Teach your kids that connections are more important than commitment

If you want to ensure your kids will be on the “The Bachelor”
1. Never show your daughter physical affection.
2. Teach your kids that connections are more important than commitment.
3. Teach your kids there is no consequences for their behavior.
4. Give your kids whatever they want.
5. Teach your kids that their self-worth is tied to people’s acceptance of them.

The next thing ever parent must do to ensure that their kids will end up on “The Bachelor” is teach them that connections are more important than commitment.

If you have watched more than one episode of The Bachelor I know that you will join me in a collective gagging sound whenever you hear the word “Connection.”  They use it ALL the time. “I feel like we have such a strong connection.” “I feel like we really connected, our connection is so different from the rest of the girls here” It’s so shallow and such a travesty that we have reduced a monogamous committed marriage between a man and a woman to  goose-bumps felt over a glass of champagne.

In The Bachelor this guy dates all these girls telling each of them that he feels a “real connection” with each of them, they all fall in love with him and he sends them home devastated because no one taught them a connection is not a commitment. Our culture preaches if it feels good do it, divorce is always an option and that falling out of love is as easy as falling into love. We have to change that for our kids.

Shows like the Bachelor are so destructive especially to young people because it turns love into a sense or a feeling that could come or go based on how high the air conditioning is turned up to at the time. Do you need to be attracted to the person you are married to? It certainly doesn’t hurt. When I fist saw my wife I felt a “connection” how could I not she’s hot as all get out. (alright I’ll stop I’m starting to sound like a youth pastor) Even though we each felt an initial connection and I actually felt like she was the one I was supposed to marry we spent the next 2 years building a relationship that a commitment could stand on.

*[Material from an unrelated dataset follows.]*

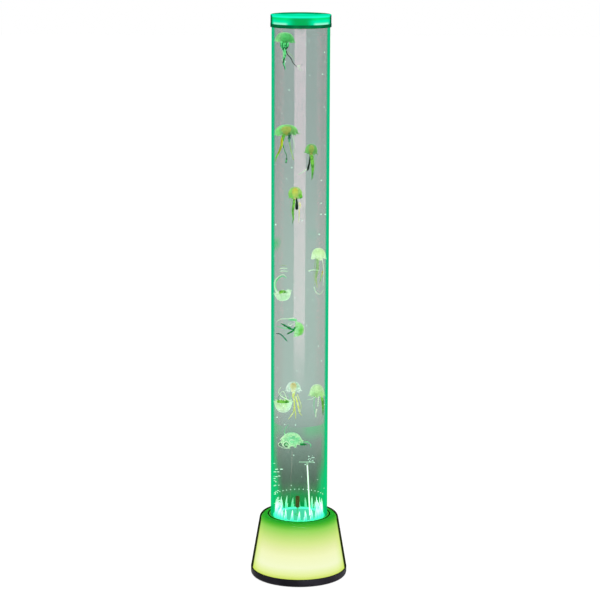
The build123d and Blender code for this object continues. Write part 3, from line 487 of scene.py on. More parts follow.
@dataclass(frozen=True)
class Winding(Recipe):
    """Enamelled wire wound round the y axis in close turns."""

    colour: Colour
    wire: float = 0.0004
    wire_depth: float = 0.0001
    painted_groove_shade: float = 0.4
    groove_roughness: float = 0.36
    crest_gloss: float = 0.12

    def surface(self, shader: Shader) -> Socket:
        """Bright crests and grooves darkened by painted shade, a turn of wire apart.

        Args:
            shader: The shader that gets its nodes.

        Returns:
            The whole surface.
        """
        _, y, _ = shader.axes()
        turns = (y * (FULL_TURN / self.wire)).sine() * 0.5 + 0.5
        return shader.solid({
            # Painted shade darkens the grooves between the turns.
            "Base Color": shader.blend(turns, dimmed(self.colour, self.painted_groove_shade),
                                       self.colour),
            "Metallic": 0.8,
            "Roughness": self.groove_roughness - turns * self.crest_gloss,
            "Normal": shader.bump(turns, self.wire_depth),
        })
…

I love my wife and my wife loves me and our love for each other is not conditionally based on a connection one of us may or may not feel.

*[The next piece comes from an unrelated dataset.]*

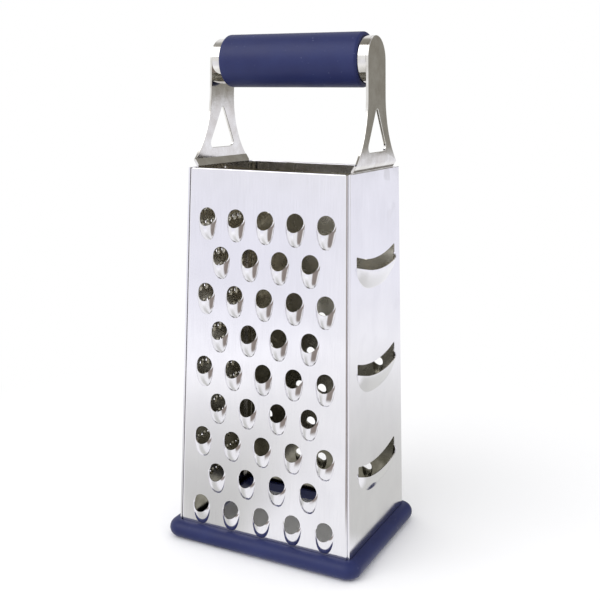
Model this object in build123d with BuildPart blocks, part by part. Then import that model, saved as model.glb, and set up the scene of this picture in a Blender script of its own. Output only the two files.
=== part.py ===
"""Four-sided box grater.

Millimetres, +Z up. The origin is the middle of the footprint on the table, +X is to the
right of someone who looks at the coarse side, and the coarse side faces -Y.
"""

import os
from math import atan, cos, degrees, radians, sin, tan

from build123d import *

# Body: four sheets that lean in towards the top
body_height = 188.0
base_width = 95.5
base_depth = 71.4
wall_lean_in = 6.0
sheet = 0.5
hem_height = 4.5
hem_width = 4.0
hem_rounding_share = 0.4
corner_setback = 0.3
seam_gap = 0.05
flange_depth = 4.6
bend_radius = 1.2
overrun = 5.0

# Base ring: soft channel that the sheets stand in
ring_height = 9.0
ring_floor = 2.6
ring_reach = 5.5
ring_corner_radius = 7.5
ring_bevel_share = 0.467
ring_groove_width = 2.0
ring_lip_width = 1.6
ring_lip_drop = 3.5
ring_fit_gap = 0.05

# Coarse scoops on the front sheet. The last row's tips end just above the ring.
coarse_row_count = 9
coarse_column_count = 5
coarse_top_gap = 22.6
coarse_ring_gap = 0.4
coarse_pitch_share = 0.182
coarse_mouth_radius = 4.3
coarse_mouth_side_count = 8
coarse_half_width = 5.0
coarse_tip_drop = 11.2
coarse_rise = 2.4

# Medium scoops on the back sheet
medium_row_count = 8
medium_column_count = 6
medium_top_gap = 21.0
medium_ring_gap = 10.2
medium_pitch_share = 0.145
medium_mouth_radius = 2.5
medium_mouth_side_count = 6
medium_half_width = 3.0
medium_tip_drop = 7.0
medium_rise = 1.5

# Fine rasp points on the left sheet. To keep the facets few, only every second one of each
# row, and every second row, is here.
fine_row_count = 10
fine_column_count = 5
fine_top_gap = 20.0
fine_ring_gap = 13.2
fine_pitch_share = 0.17
fine_hole_half = 0.85
fine_skirt = 0.95
fine_rise = 1.7
fine_turn_angle = 45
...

“It is not your love that sustains the marriage,
but from now on, the marriage that sustains your love.”
― Dietrich Bonhoeffer, Letters and Papers from Prison

The crazy part is that in 17 plus seasons of The Bachelor there is only one couple that is married and seems sort of happy. Why? Because at the end of the show the girl who the Bachelor proposes to feels like she is the most special girl on the planet only to a few weeks later watch the show and realized what a fool she is to have believed that their “connection” was unique.

Here is what we need to be teaching our kids and teens about relationships
1. You will not always “feel” in love
2. Your relationship with your wife is forever, your kids will grow up and move out
3. How you treat your mom is how you will treat your wife
4. Marriage and family is God’s idea and when done right will bring you more happiness than a million “Connections”
5. Let your kids see you and your wife resolve issues as a couple and still love each other after
6. Go on dates.
7. Jesus was fully committed to us he didn’t want to die but he did out of love for us and commitment/obedience to the father.
8. Teach your kids to base their decisions on the Bible not their heart because their hearts will ALWAYS betray them.

 

2 comments On Teach your kids that connections are more important than commitment

  • Great post Sam, and great issue to be addressing. I think another problem with love is that so many people run decisions through this order: first human wisdom, human principle, human law, and lastly common sense. When looking at a potential spouse we must run through it in this order: God's law, God's principles, God's wisdom, and finally common sense. Instead of the base of my decision depending on whether that girl is hot or not first, I'm looking at if she is still married by God's standards even if she is separated by the world's standards (God's law). If she is submissive to Christ (God's principles). If she would make a good wife and mother (God's wisdom). Is there an actual chemistry mix here (common sense). This allows us to not try and justify God's desires for us in finding a spouse after we have already built that "connection" and want to try to make it work.